There is no one right path to college

My parents are immigrants from Ukraine. They understood that I had to do well in school and that I had to go to college in order to have a good life, but they did not know how it should be done. Luckily, I learned from friends and counselors that there are certain requirements that everyone has to complete in order to attend a university: one must take standardized tests, one must do well in the required classes and finally, one must apply with a well-honed application.

Of coruse you also need a portfolio of accomplishments, volunteer work, leadership, etc. The thing that no one tells you is that how well you do in those extracurricular areas is not very important, because every college decides on an individual basis and makes up their mind according to objective and subjective benchmarks. So it is important to know what you want to do with your life, what kind of setting you to thrive in, and to pick a school that fits these goals and preferences. Once you know that, you need to find out what the particular requirements are to get into that school and make sure you have them all completed.

In my case, I knew that I wanted to go to Berkeley. But my PSAT’s (practice SATs) were sub-par and I had a poor start in my first year of High School. However, growing up in San Diego meant that I had been to UCSD on several occasions, not necessarily for academic activities, but at the very least for social ones.

I was there my senior year for a huge rave. The Price Center, the main plaza, was full of kids dressed up in costumes: big fluffy pants, fairy wings, loud banging music, and screaming kids. Nonetheless, my first choice was still Berkeley, for the atmosphere, prestige, and last but not least (and often the biggest reason for most): it was well away from home and gave me some distance from my parents!
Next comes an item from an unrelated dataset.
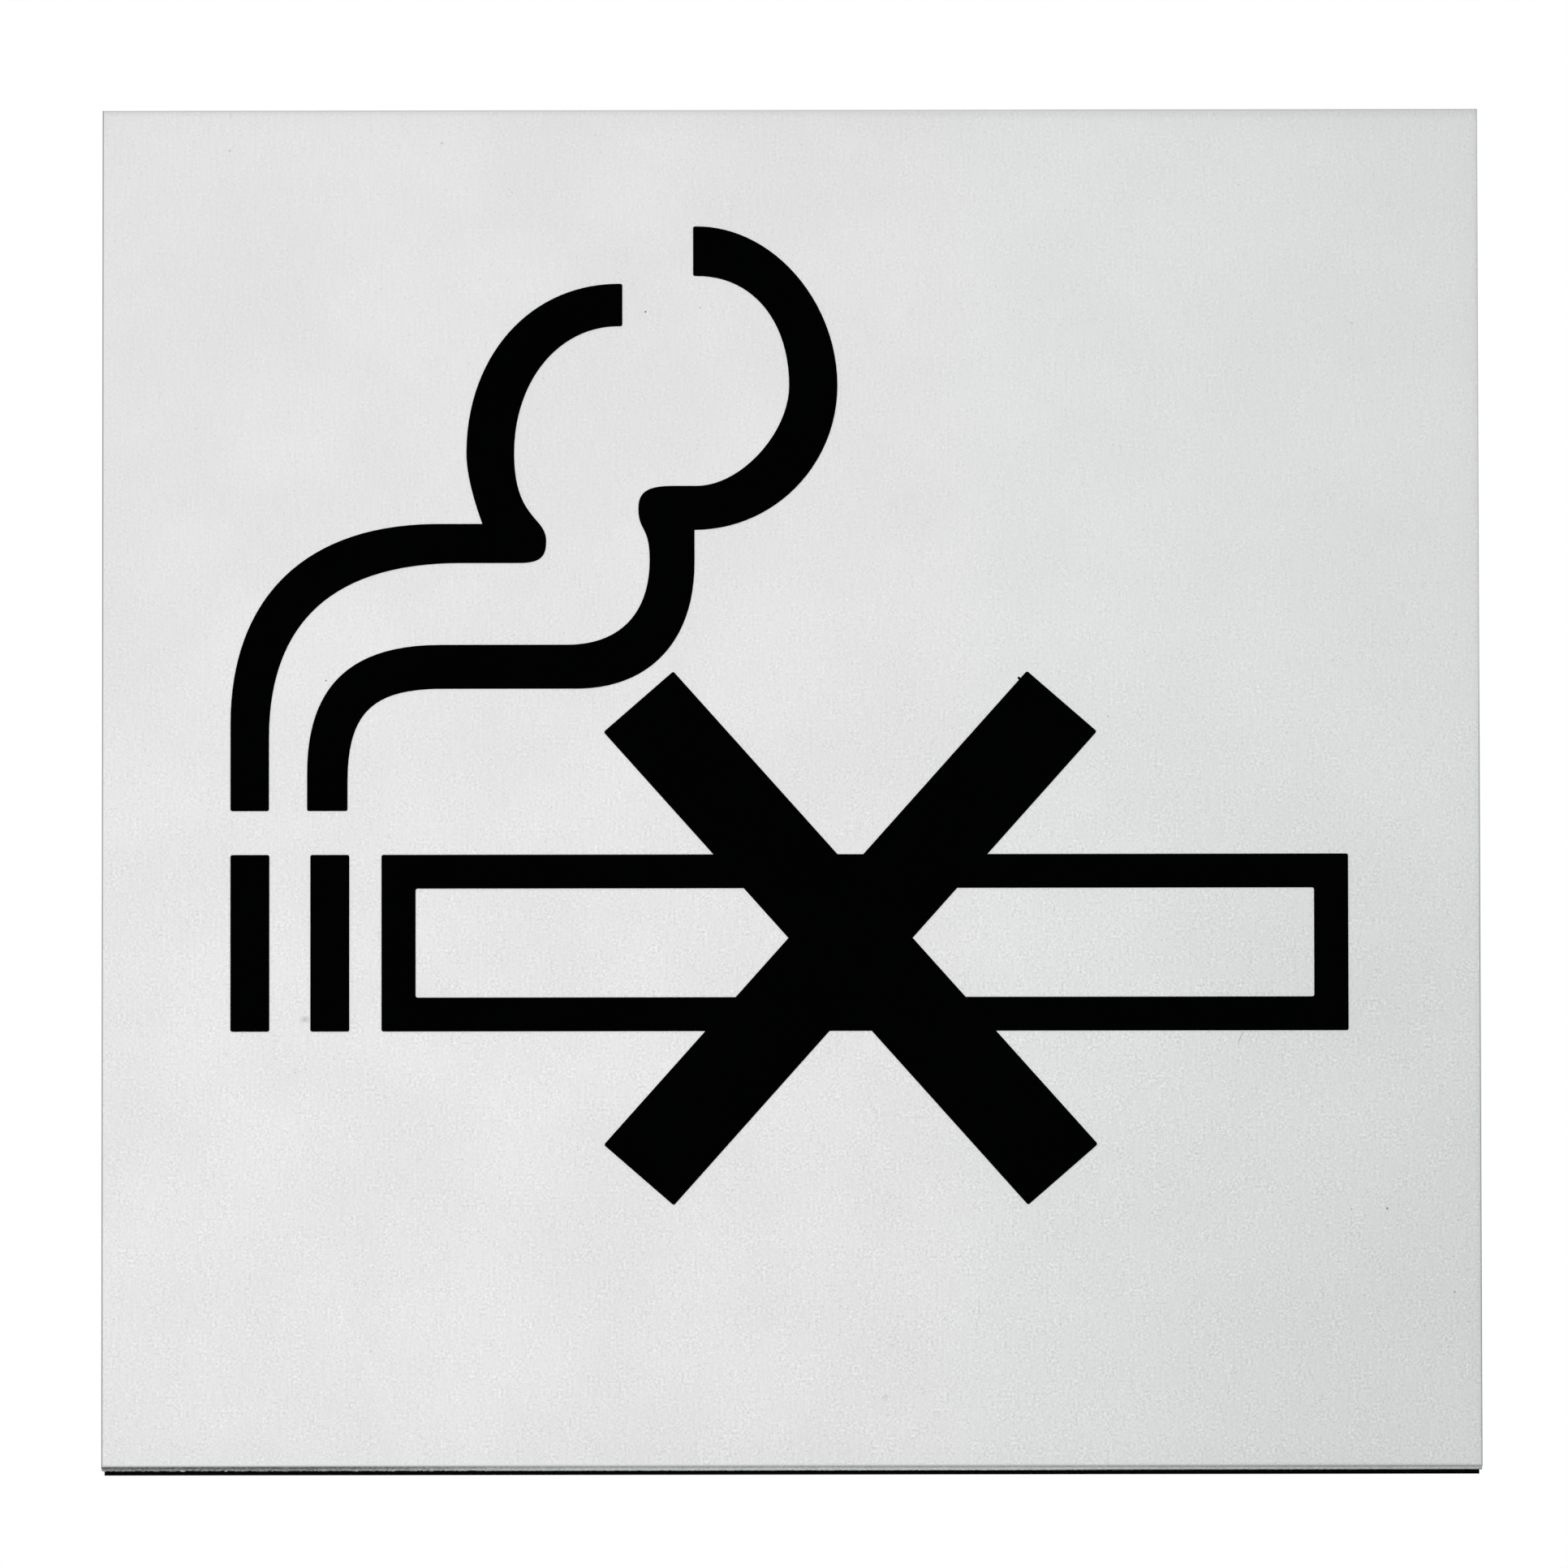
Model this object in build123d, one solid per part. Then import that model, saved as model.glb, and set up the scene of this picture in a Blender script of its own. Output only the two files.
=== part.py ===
from build123d import *
import os

# Square no smoking sign for a door or a wall. The units are millimetres, +Z is up
# and the front looks along -Y. The origin is the centre of the pad's back face,
# which lies on the wall.

# Plate: sheet metal cut square, its front edges rolled over a little by the shear
plate_width = 100.0
plate_height = 100.0
plate_thickness = 2.0
plate_rolled_edge = 0.05

# Pad: black foam with glue on both faces, cut a little smaller than the plate
pad_thickness = 2.0
pad_side_inset = 0.18
pad_end_inset = 0.02

# Film: the thin black cut film that makes the picture
film_thickness = 0.08
film_corner = 0.15

# Cigarette: an open outline, placed from the plate's centre
cigarette_length = 70.13
cigarette_height = 13.0
cigarette_line = 2.48
cigarette_right_of_centre = 5.35
cigarette_below_centre = 11.53

# Ember: two bars as high as the cigarette, beyond its left end
ember_bar_width = 2.83
ember_bar_gap = 2.97
ember_to_cigarette = 2.33

# Cross: two square-ended bars over the cigarette, the angle in degrees from level
cross_bar_length = 46.48
cross_bar_width = 6.75
cross_angle = 48.6
cross_left_of_cigarette = 1.04
cross_above_cigarette = 0.34

# Smoke: both lines start this far above the ember and run level before their ends
smoke_gap = 3.25
smoke_end_straight = 0.30

# Left smoke line: its stem, and the bend that turns it level
left_stem_width = 2.80
left_stem_outer = 6.41
left_stem_inner = 5.38
left_bend_rise = 14.75
left_bend_outer_run = 15.02
left_bend_inner_run = 13.87
left_bend_outer_fullness = 0.636
left_bend_inner_fullness = 0.665

# Left smoke line: the level stretch, its notch above and its nose at the right
left_level_thickness = 2.88
left_level_to_notch = 3.27
left_nose_reach = 4.64
left_nose_height = 1.59
left_nose_run = 1.97
left_nose_fullness = 0.747
left_neck_pull_down = 4.93
left_neck_pull_up = 1.86

# Left smoke line: the puff, from the notch up to its square end
left_puff_lean = 1.16
left_puff_lean_pull = 3.26
left_puff_back = 5.22
left_puff_waist = 3.47
left_puff_rise = 12.52
left_puff_run = 11.04
left_puff_end = 3.13
left_puff_outer_fullness = 0.578
left_puff_inner_fullness = 0.572

# Right smoke line: its stem, and the bend that turns it level
right_stem_offset = 0.24
right_stem_width = 2.94
right_stem_outer = 2.75
right_stem_inner = 2.11
right_bend_rise = 9.48
right_bend_outer_run = 9.64
right_bend_inner_run = 6.87
right_bend_outer_fullness = 0.678
right_bend_inner_fullness = 0.743

# Right smoke line: the level stretch, and the bend that turns it up again
right_level_thickness = 3.23
right_level_outer = 9.26
right_level_inner = 9.78
right_climb_outer_run = 5.98
right_climb_inner_run = 8.55
right_climb_outer_rise = 6.27
right_climb_inner_rise = 9.28
right_climb_outer_fullness = 0.635
right_climb_inner_fullness = 0.620

# Right smoke line: the neck that leans left, its nose, and the notch at its right
right_notch_rise = 2.43
right_nose_lean = 0.82
right_nose_rise = 3.79
right_nose_run = 2.44
right_nose_top = 1.66
right_nose_fullness = 0.727
right_neck_pull_up = 2.57
right_neck_pull_down = 1.71

# Right smoke line: the round puff, from the notch round to its square end
right_puff_floor = 1.81
right_puff_outer_run = 10.40
right_puff_outer_rise = 10.67
right_puff_side = 3.51
right_puff_top_rise = 11.76
right_puff_top_run = 10.18
right_puff_end = 3.66
right_puff_low_outer_fullness = 0.554
right_puff_low_inner_fullness = 0.474
right_puff_top_outer_fullness = 0.533
right_puff_top_inner_fullness = 0.596

# Places that follow from the sizes, as distances right of and above the plate's centre
plate_front = pad_thickness + plate_thickness
cigarette_left = cigarette_right_of_centre - cigarette_length / 2
cigarette_top = cigarette_height / 2 - cigarette_below_centre
right_ember_left = cigarette_left - ember_to_cigarette - ember_bar_width
left_ember_left = right_ember_left - ember_bar_gap - ember_bar_width
smoke_foot = cigarette_top + smoke_gap


def upright_slab(outline, start, thickness):
    """Solid of an upright outline, from start in front of the wall to start + thickness."""
    return extrude(Plane.XZ.offset(start) * outline, thickness)


def up_then_level(start, end, fullness):
    """Quarter turn that leaves start upright and arrives at end level."""
    corner = Vector(start.X, end.Y)
    return Bezier(start, start + (corner - start) * fullness, end + (corner - end) * fullness, end)


def level_then_up(start, end, fullness):
    """Quarter turn that leaves start level and arrives at end upright."""
    return up_then_level(end, start, fullness)


def neck(low, high, pull_up, pull_down):
    """S-shaped side, upright at both ends."""
    return Bezier(low, low + Vector(0, pull_up), high - Vector(0, pull_down), high)


def film_piece(outline, square_corners=()):
    """Cut film on the plate's front, with the knife's small radius at the corners named."""
    film = upright_slab(outline, plate_front, film_thickness)
    if not square_corners:
        return film
    cut_edges = film.edges().filter_by(Axis.Y)
    corners = [cut_edges.sort_by_distance(Vector(c.X, -plate_front, c.Y))[0] for c in square_corners]
    return fillet(corners, film_corner)


def make_plate():
    """The metal sheet, its four front edges rounded over."""
    plate = upright_slab(Rectangle(plate_width, plate_height), pad_thickness, plate_thickness)
    front = plate.faces().sort_by(Axis.Y)[0]
    return fillet(front.edges(), plate_rolled_edge)


def make_pad():
    """The foam behind the plate."""
    width = plate_width - 2 * pad_side_inset
    height = plate_height - 2 * pad_end_inset
    return upright_slab(Rectangle(width, height), 0, pad_thickness)


def make_ember_bar(left):
    """One upright bar of the ember, its left side at left."""
    bar = RectangleRounded(ember_bar_width, cigarette_height, film_corner)
    return film_piece(Pos(left + ember_bar_width / 2, -cigarette_below_centre) * bar)


def make_cigarette_cross():
    """The cigarette's open outline and the cross over it, cut as one piece of film."""
    outside = RectangleRounded(cigarette_length, cigarette_height, film_corner)
    inside_length = cigarette_length - 2 * cigarette_line
    inside_height = cigarette_height - 2 * cigarette_line
    inside = RectangleRounded(inside_length, inside_height, film_corner)
    bar = RectangleRounded(cross_bar_length, cross_bar_width, film_corner)
    cross = Rot(0, 0, cross_angle) * bar + Rot(0, 0, -cross_angle) * bar
    cross = Pos(-cross_left_of_cigarette, cross_above_cigarette) * cross
    place = Pos(cigarette_right_of_centre, -cigarette_below_centre)
    return film_piece(place * (outside - inside + cross))


def make_left_smoke():
    """The smoke line over the left ember bar: up, right, back over a notch and up to the right."""
    foot_left = Vector(left_ember_left, smoke_foot)
    foot_right = foot_left + Vector(left_stem_width, 0)
    outer_start = foot_left + Vector(0, left_stem_outer)
    outer_end = outer_start + Vector(left_bend_outer_run, left_bend_rise)
    notch = outer_end + Vector(left_level_to_notch, 0)
    inner_start = foot_right + Vector(0, left_stem_inner)
    inner_end = Vector(inner_start.X + left_bend_inner_run, outer_end.Y - left_level_thickness)
    nose = Vector(notch.X + left_nose_reach, inner_end.Y + left_nose_height)
    nose_under = Vector(nose.X - left_nose_run, inner_end.Y)
    back = notch + Vector(-left_puff_lean, left_puff_back)
    waist = back + Vector(left_puff_waist, 0)
    puff_top = back + Vector(left_puff_run, left_puff_rise)
    puff_under = puff_top - Vector(0, left_puff_end)
    end_top = puff_top + Vector(smoke_end_straight, 0)
    end_low = puff_under + Vector(smoke_end_straight, 0)
    outline = [
        Line(foot_left, outer_start),
        up_then_level(outer_start, outer_end, left_bend_outer_fullness),
        Line(outer_end, notch),
        Bezier(notch, Vector(back.X, notch.Y + left_puff_lean_pull), back),
        up_then_level(back, puff_top, left_puff_outer_fullness),
        Line(puff_top, end_top),
        Line(end_top, end_low),
        Line(end_low, puff_under),
        up_then_level(waist, puff_under, left_puff_inner_fullness),
        neck(nose, waist, left_neck_pull_up, left_neck_pull_down),
        up_then_level(nose, nose_under, left_nose_fullness),
        Line(nose_under, inner_end),
        up_then_level(inner_start, inner_end, left_bend_inner_fullness),
        Line(inner_start, foot_right),
        Line(foot_right, foot_left),
    ]
    return film_piece(make_face(outline), [foot_left, foot_right, end_top, end_low])


def make_right_smoke():
    """The smoke line over the right ember bar: up, right, up, and round into a hooked puff."""
    foot_left = Vector(right_ember_left - right_stem_offset, smoke_foot)
    foot_right = foot_left + Vector(right_stem_width, 0)
    outer_start = foot_left + Vector(0, right_stem_outer)
    outer_end = outer_start + Vector(right_bend_outer_run, right_bend_rise)
    inner_start = foot_right + Vector(0, right_stem_inner)
    inner_end = Vector(inner_start.X + right_bend_inner_run, outer_end.Y - right_level_thickness)
    climb_outer = outer_end + Vector(right_level_outer, 0)
    climb_inner = inner_end + Vector(right_level_inner, 0)
    neck_left = climb_outer + Vector(right_climb_outer_run, right_climb_outer_rise)
    neck_right = climb_inner + Vector(right_climb_inner_run, right_climb_inner_rise)
    notch = neck_right + Vector(0, right_notch_rise)
    nose = neck_left + Vector(-right_nose_lean, right_nose_rise)
    nose_over = nose + Vector(right_nose_run, right_nose_top)
    puff_floor = nose_over + Vector(right_puff_floor, 0)
    side_outer = notch + Vector(right_puff_outer_run, right_puff_outer_rise)
    side_inner = side_outer - Vector(right_puff_side, 0)
    puff_top = side_outer + Vector(-right_puff_top_run, right_puff_top_rise)
    puff_under = puff_top - Vector(0, right_puff_end)
    end_top = puff_top - Vector(smoke_end_straight, 0)
    end_low = puff_under - Vector(smoke_end_straight, 0)
    outline = [
        Line(foot_left, outer_start),
        up_then_level(outer_start, outer_end, right_bend_outer_fullness),
        Line(outer_end, climb_outer),
        level_then_up(climb_outer, neck_left, right_climb_outer_fullness),
        neck(neck_left, nose, right_neck_pull_up, right_neck_pull_down),
        up_then_level(nose, nose_over, right_nose_fullness),
        Line(nose_over, puff_floor),
        level_then_up(puff_floor, side_inner, right_puff_low_inner_fullness),
        up_then_level(side_inner, puff_under, right_puff_top_inner_fullness),
        Line(puff_under, end_low),
        Line(end_low, end_top),
        Line(end_top, puff_top),
        up_then_level(side_outer, puff_top, right_puff_top_outer_fullness),
        level_then_up(notch, side_outer, right_puff_low_outer_fullness),
        Line(notch, neck_right),
        level_then_up(climb_inner, neck_right, right_climb_inner_fullness),
        Line(climb_inner, inner_end),
        up_then_level(inner_start, inner_end, right_bend_inner_fullness),
        Line(inner_start, foot_right),
        Line(foot_right, foot_left),
    ]
    return film_piece(make_face(outline), [foot_left, foot_right, end_top, end_low])


pieces = {
    "face_plate": make_plate(),
    "backing_pad": make_pad(),
    "cigarette_cross": make_cigarette_cross(),
    "left_ember_bar": make_ember_bar(left_ember_left),
    "right_ember_bar": make_ember_bar(right_ember_left),
    "left_smoke_line": make_left_smoke(),
    "right_smoke_line": make_right_smoke(),
}

os.makedirs("parts", exist_ok=True)
for name, piece in pieces.items():
    export_step(piece, "parts/" + name + ".step")
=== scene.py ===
import math

import bmesh
import bpy
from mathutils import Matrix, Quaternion, Vector


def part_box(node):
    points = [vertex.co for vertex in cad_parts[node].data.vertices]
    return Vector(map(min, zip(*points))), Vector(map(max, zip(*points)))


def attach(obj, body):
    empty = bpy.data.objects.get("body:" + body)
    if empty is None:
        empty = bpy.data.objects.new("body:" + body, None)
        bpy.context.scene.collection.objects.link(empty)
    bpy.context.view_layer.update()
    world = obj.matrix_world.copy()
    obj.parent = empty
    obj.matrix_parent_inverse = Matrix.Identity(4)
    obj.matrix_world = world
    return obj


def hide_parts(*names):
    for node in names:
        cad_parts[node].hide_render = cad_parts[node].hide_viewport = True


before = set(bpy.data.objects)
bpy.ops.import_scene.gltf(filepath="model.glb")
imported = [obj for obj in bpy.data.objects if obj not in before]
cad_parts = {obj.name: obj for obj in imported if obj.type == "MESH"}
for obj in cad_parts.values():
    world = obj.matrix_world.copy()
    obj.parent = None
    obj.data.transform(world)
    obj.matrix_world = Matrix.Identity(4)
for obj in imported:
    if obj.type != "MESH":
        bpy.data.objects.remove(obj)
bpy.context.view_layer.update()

# A square metal no smoking sign, upright, its front towards -Y. Sizes are in metres.
MM = 0.001

plate_low, plate_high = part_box("face_plate")
pad_low, pad_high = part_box("backing_pad")

PLATE_FRONT = plate_low.y
PLATE_BACK = plate_high.y
PLATE_THICKNESS = PLATE_BACK - PLATE_FRONT
PAD_THICKNESS = pad_high.y - pad_low.y
HALF_WIDTH = plate_high.x
HALF_HEIGHT = plate_high.z
FILM_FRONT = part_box("cigarette_cross")[0].y

# The pieces of cut film, which keep their solids
FILM_PIECES = (
    "cigarette_cross",
    "left_ember_bar",
    "right_ember_bar",
    "left_smoke_line",
    "right_smoke_line",
)

# A broad face has a narrow rim, which fans out to the many points of the cut sides
RIM = 0.10 * MM
# An edge that is shorter than this isn't divided again
LONG_EDGE = 3 * MM
# Points this close together count as one place
SAME_PLACE = 1e-6
# How much of its normal lies along an axis that a face looks along, roughly and squarely
FACING = 0.9
SQUARELY = 0.9999

# The plate's front edge, rolled over by the shear
ROLLED_EDGE = 0.05 * MM
ROLLED_EDGE_STEPS = 4
# The face's finish goes round it, up to where the metal looks forward by this share
FACE_FINISH_ENDS = 0.1
# Its cut sides: burnished over this share from the front, then rows of broken metal
BURNISHED_SHARE = 0.42
BROKEN_ROWS = 5
BROKEN_DEPTH = 0.05 * MM
BROKEN_GRAIN = 0.28 * MM
BROKEN_LEVEL = 0.75
# The last row holds the burr: how far right it reaches, how far its points stray, and their seed
BURR_ROW = 0.06 * MM
BURRS = (
    (HALF_WIDTH, 0.010 * MM, 3),
    (-0.44 * HALF_WIDTH, 0.028 * MM, 5),
)
# Cuts along each side, pass by pass
PLATE_CUTS = (24, 29)
# A point is on a cut side past this share of the way out, on the plate and on the pad
PLATE_SIDE = 0.9985
PAD_SIDE = 0.99999

# The foam pad's cut sides: a hollow waist, and pores that reach nearly to the front and the back
FOAM_ROWS = 9
FOAM_CUTS = (24, 19)
FOAM_WAIST = 0.07 * MM
PORE_DEPTH = 0.06 * MM
PORE_SIZE = 0.30 * MM
PORE_LEVEL = 0.8
PORE_CONTRAST = 1.8
PORE_REACH = 1.6

# A shred left on the edge of the cut film, near the tip of the cross's right arm
SHRED_TIP = Vector((16.555 * MM, PLATE_FRONT, 7.965 * MM))
SHRED_RADIUS = 0.085 * MM
SHRED_POINTS = 20
SHRED_LENGTH = 0.30 * MM
SHRED_LEAN = math.radians(48.6)
SHRED_BELOW_FILM = 0.008 * MM
SHRED_ROUNDING = 0.02 * MM
SHRED_ROUNDING_STEPS = 3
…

To my disappointment, but not such a surprise, I did not get into Berkeley, nor did I get into UCSD. But, I did not give up that easily. I found out that one can appeal the decision. I wrote an appeal and sent it with letters of recommendation from my teachers to Berkeley. I didn’t care about my rejection letter from UCSD but under advice from my mother (listen to your mother), I figured I may as well bring an appeal to UCSD and since it is so close to my house, I came by on admit day and submitted it in person to one of the counselors.

Soon after, I received rejections from both and resigned myself to attending the one college I did get accepted to, UC Santa Barbara. A month later and about a week after sending my first check to UCSB, UCSD sent me a letter of acceptance. My dad was there when I opened it and when I read the decision he picked me up off the ground in a giant hug. I didn’t even know the little man had it in him. I think that was the proudest he had ever been of me, it certainly was the most he ever showed it.

My point here is that you don’t have to be the best, but you do have to persevere; don’t give up, and use every avenue available to you until you absolutely must move on.

Once I was accepted I had a choice between UCSD and UCSB. I made a matrix and for each college I gave ratings and assigned the varying aspects a number 1-5 from most important to least important, weighing the pros and cons of each school and tallying up the points. With the final counts added up, UCSD came out the clear winner.

At one point or another, we all must make a choice, and everyone has their own criteria. I made my choice to go to UCSD for various reasons. It was essentially the best place for me to go, given the choices I had. When parents and high school grads ask me how to choose, I would say that it depends on what’s important to you. I will go further into this topic and detail the criteria I think one should consider when making a choice in a later chapter.